Tracking the cultural exchanges along France’s expanding border during the reigns of Louis XIV and his successor Louis XV, my thesis seeks to explore the conception of France’s ‘regional’ identities as a form of cultural otherness in the early modern period. From the signing of the treaty of the Pyrenees in 1659 until the French annexation of Corsica in 1769, rulers, thinkers, soldiers, writers, artists, and a host of other historical participants in Paris and Versailles engaged in the intertwined projects of territorial expansion and asserting the notion of France as a singular cultural entity united under Bourbon rule. Studying the Franco-Spanish border, Brittany and the Atlantic West, Alsace, the Flemish North-East, the Alps, and Corsica as distinct yet interlinked geographical and micro-cultural case studies, my thesis aims to re-read the prevailing notion of French culture in the period as a reflection of the Bourbon’s desire for centralised authority. Through a deliberate ‘re-regionalisation’ of French history and culture in the period, I instead seek to understand the disruptive and challenging impact that encounters with regional people and the cultures they they represented had on supposedly centralised perceptions of French identity. By considering early modern France as a patchwork of overlapping human geographies containing historically self-defined identities, the aim of my thesis is to imagine the kingdom as a fluid and ever-changing set of cultural interactions that undermined the myth of centralised control and centralised French culture. The work of artists and other creators of visual and material culture(s) from both the perceived centres of France and its ‘regional’ sites of production are interrogated as the primary means for both communicating and forming an understanding of an evolving notion of French identity in the period through an interaction with ‘regional’ cultures. Far from being passive additions to the Bourbons’ territorial possessions as they expanded ever outwards, I argue that an engagement with geographically peripheral communities and cultures complicated and developed wider notions of what it meant to be French in the period, forcing constant reassessment of France’s geographical and cultural positionality inwards from its boundaries.

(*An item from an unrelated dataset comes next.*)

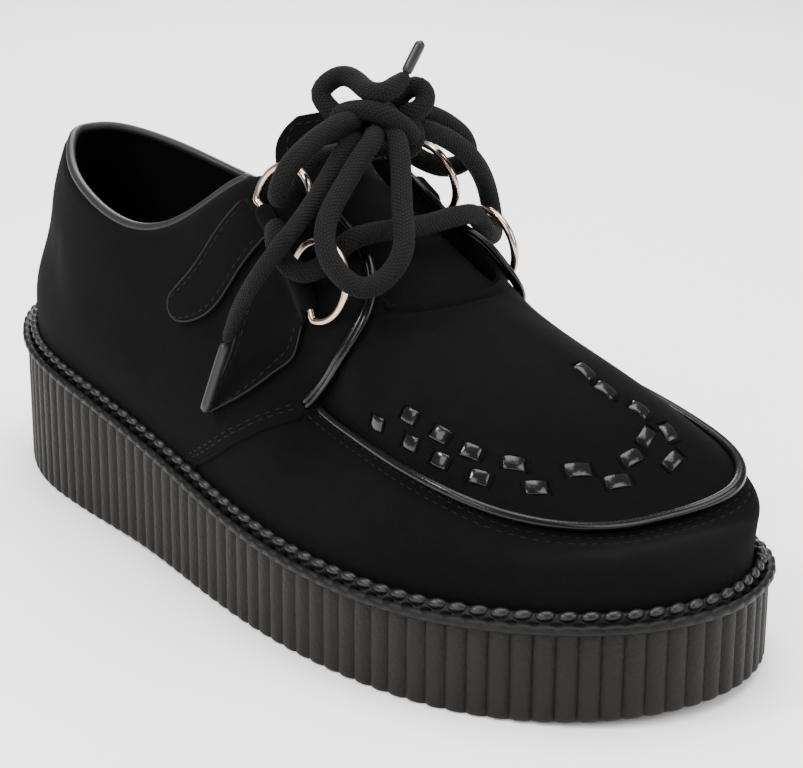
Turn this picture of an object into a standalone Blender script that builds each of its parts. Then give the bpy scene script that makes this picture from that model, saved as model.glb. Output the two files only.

Conference Papers and Publications

Conference Papers:

Folklore in Translation: Rural Apocalypse and La Bête du Gévaudan, given at Imagining the Apocalypse (The Courtauld Institute of Art, 2019)

Alpine Identity in Transit: Marmots, Marmottes, and The Visual Culture of Savoyard Migrants in Eighteenth Century Paris, given at the annual ASECS (American Society for Eighteenth-Century Studies) conference (Baltimore, 2022)

‘Nothing exists there, so to speak, and everything remains to be established’: Representation and Regional Identity in the French Annexation of Corsica, 1769, given at The Courtauld Institute of Art’s third-year PhD symposium (2022)

Alpine Denizens: Regional Identity, Localised Knowledge, and Marmot Dancing in Eighteenth-Century France. delivered at the Medieval and Early Modern Society (MEMS)  conference – (University of Kent, 2023)

Spitzhüets and Spitzenhüts – Intra-Regional Difference and Alsatian Dress, 1673-1750, delivered as part of the MVCC (Material and Visual Culture Cluster (MVCC) seminar series (2023)

Lessons from Loss: Researching Stanislas Leszczynski’s Residence in Wissembourg (1719-25), delivered at the Europe c.1580-1830, Telling Stories Imagining Futures event, The Courtauld Institute of Art (2023)

 

Publications:

“Monstrous Ecology: Regional Iconographies and Bourbon Authority in Depictions of the Beast of Gévaudan, 1764-5” in Imagining the Apocalypse: Art and the End Times, edited by Edwin Coomasaru and Theresa Diechert (Courtauld Books Online, 2022): https://courtauld.ac.uk/research/research-resources/publications/courtauld-books-online/apocalypse/monstrous-ecology-regional-iconographies-and-bourbon-authority-in-depictions-of-the-beast-of-gevaudan-1764-5/

From Assimilation to Preservation – Alpine Culture and the Visual Traces of Savoyard Migrants in Eighteenth Century Paris” in Immediations, no. 19 (2022)

 

Organised Conferences

Co-organiser for The Courtauld Institute of Art’s third-year PhD symposium, 19.05.2022

Transporting Culture – Art, Objects, and ‘Early Modern Logistics’ organised in conjunction with HECAA (Historians of Eighteenth-Century Art and Architecture), 20.10.2022

Research Interests

  • Early modern France
  • ‘Regional’ France
  • Perceptions and definitions od peripheries, both cultural and geographical, and the intersection of these two
  • Notions of ‘vernacular’ or ‘localised’ culture(s)
  • Micro-historie
  • ‘The geographical turn’
  • Natural borders and boundaries (mountains, rivers, coastlines et alia), and the people that live in and around them
  • The Annales school
  • Historical ideas of otherness and othering
  • Europe in its global context(s)

Education

  • BA (Hons), The Courtauld Institute of Art, (2014-2017)
  • MA, The Courtauld Institute of Art, Art, Object, Sense: Crossings in Anthropology and Art History – the case of Eighteenth-century France, supervised by Professor Katie Scott, (2017-2018)
  • PhD, “From now onwards, we are all French!'”- Regional Identity and Visual Culture in Paris, 1659-1769, Supervised by Professor Katie Scott, 2019-present.